Da Verga a una prospettiva attuale
Dal 5 al 10 marzo va in scena al Teatro San Ferdinando di Napoli La Lupa di Donatella Finocchiaro, la quale è sia regista che interprete della protagonista (Gnà Pina, La Lupa) della pièce. Il testo è tratto chiaramente dal tragico racconto dell’autore ottocentesco Giovanni Verga ed è riadattato nella sua versione drammaturgica da Luana Rondinelli. Oltre alla già citata rinomata attrice Finocchiaro, lo spettacolo prevede l’interpretazione di: Bruno Di Chiara (Nanni Lasca), Chiara Stassi (Mara), Ivan Giambirtone, Cosimo Coltraro, Alice Ferlito, Laura Giordani, Raniela Ragonese, Luana Rondinelli, Federica D’Amore, Roberta Amato, Giuseppe Innocente e Gianmarco Arcadipane.
La Lupa di Donatella Finocchiaro: per le donne di oggi
A proposito di La Lupa di Donatella Finocchiaro, quest’ultima commenta: «Non è uno spettacolo verista perché la Lupa è troppo erotica, troppo sessuale, troppo tutto per essere ottocentesca. Nell’adattamento del testo teatrale di Verga “usiamo” il personaggio per parlare di femminilità, di sensualità, di donne, donne con la D maiuscola e nel finale anche di femminicidio, del rapporto spesso malato tra uomo e donna, dove l’uomo si sente quasi giustificato a dover uccidere la tentazione, difendersi da questa sensualità eccessiva delle donne, percepite dall’uomo come diavoli tentatrici. In questo ritengo il testo di una contemporaneità agghiacciante».
Bisbigli maligni, sussurri ipocriti, mani che di giorno battono sul petto e di notte, in balia degli “spiriti della notte”, toccano il “peccato”: questo è il contesto attorno a cui ruota vorticoso l’universo de La Lupa di Donatella Finocchiaro, una donna allo stesso modo carnefice e vittima di un erotismo esternato liberamente, di una sensualità quasi ostentata con caparbietà secondo la volontà di viverla senza pregiudizi, a dispetto di quell’ambiente retrogrado.

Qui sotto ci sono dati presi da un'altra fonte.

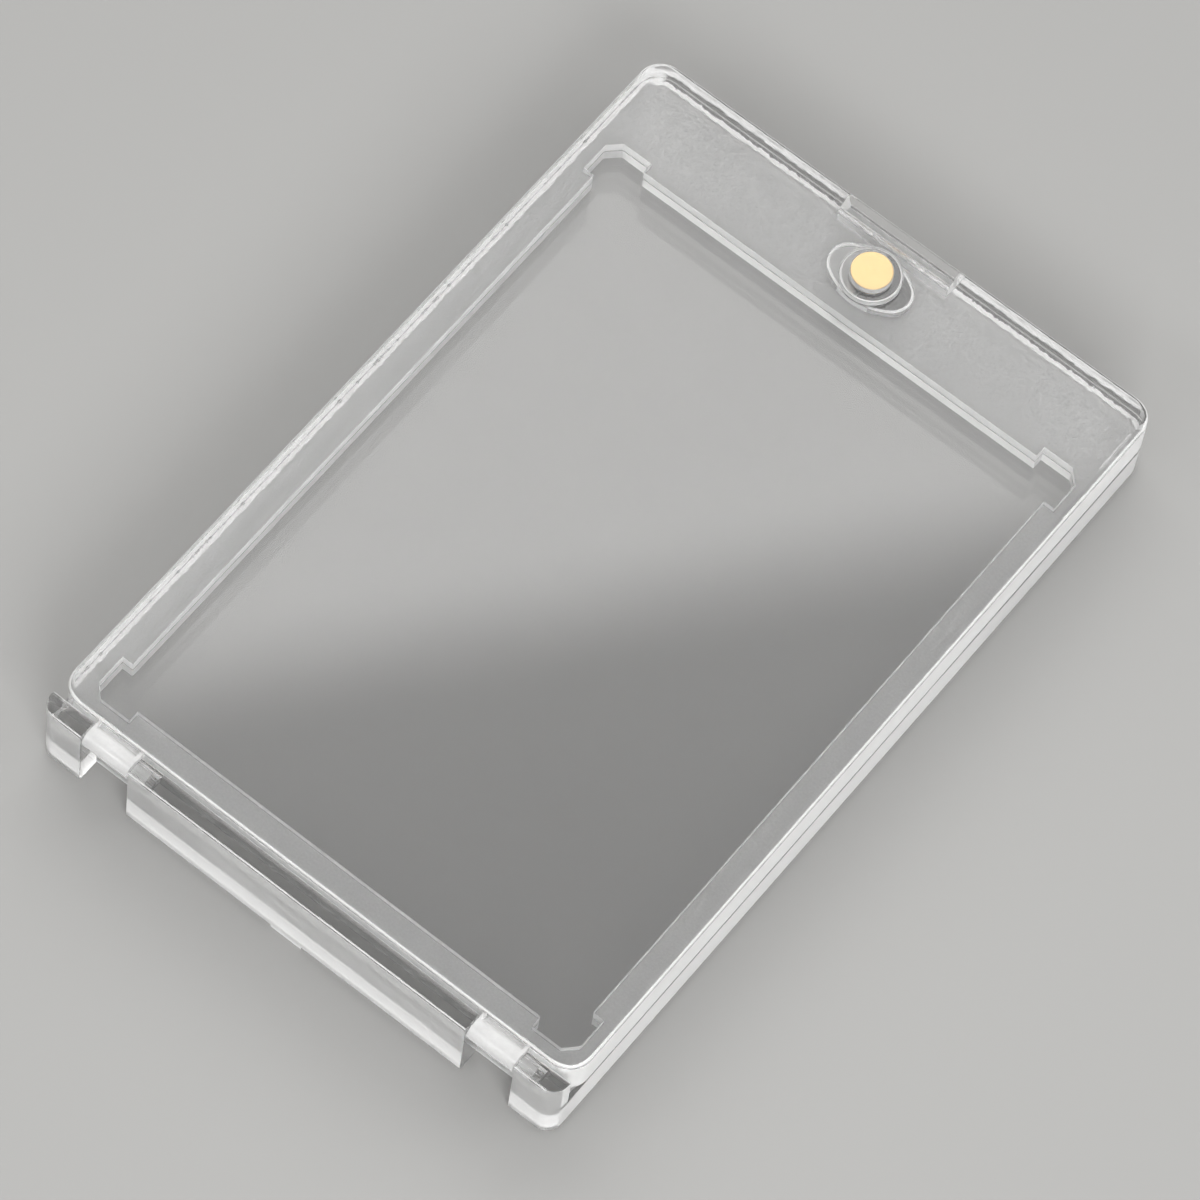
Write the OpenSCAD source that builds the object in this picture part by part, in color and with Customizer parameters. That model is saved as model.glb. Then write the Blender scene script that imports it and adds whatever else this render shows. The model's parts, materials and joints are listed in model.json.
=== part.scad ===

Così, La Lupa di Donatella Finocchiaro è una donna che esce dalla sua scrittura ottocentesca e parla anche alle donne del presente, alle ipocrisie attuali, alla tossicità di come certe libertà vengano intese alla stregua di “tentazioni” da uccidere. Il suo è un gioco votato inevitabilmente al massacro, di sé stessa e di quanti la circondano per conseguenza ineluttabile: ella vive liberamente, che sceglie di denunciare quel finto e becero perbenismo vivendo autenticamente le proprie passioni in quanto essere umano e non meno tale solo perché donna, ma ne paga anche il prezzo finendo per costruirsi su misura una gabbia che la marchia e, alla fine, la uccide. In questo “gioco” trascina senza possibilità di salvazione tutti gli altri personaggi, nonché particolarmente Nanni Lasca, trasformando il tutto in un dramma collettivo, in una nocività che volente o nolente riguarda tutti, sia da oppressi e sia da boia.
La Lupa di Donatella Finocchiaro riesce a condensare questa dimensione tragica e, forse anche per sua definizione in quanto tale, comune anche nella resa scenica. La scenografia molto presente che definisce e amplia paradossalmente lo spazio in cui si muovono i personaggi, la Compagnia che prevede un numero degli attori effettivamente corposo, sono questi tutti elementi che si sviluppano sul palcoscenico restituendo quel senso contraddittorio di claustrofobia ed estensione dell’ambientazione della pièce. Tutto sommato, è un tipo di teatro che scarseggia sempre più oggi, differenziandosi di molto rispetto a quegli spettacoli al quale il pubblico ormai si è abituato che contano pochi attori e scenografie ridotte all’osso quasi inesistenti. Ma nonostante in virtù di ciò il ritmo sembra in alcuni punti calante, forse proprio perché si percepisce come un linguaggio-stile in un certo senso lontano, riesce a inserirsi in un disegno ben strutturato e calibrato e, soprattutto, riesce a sviluppare una tematica quanto mai attuale.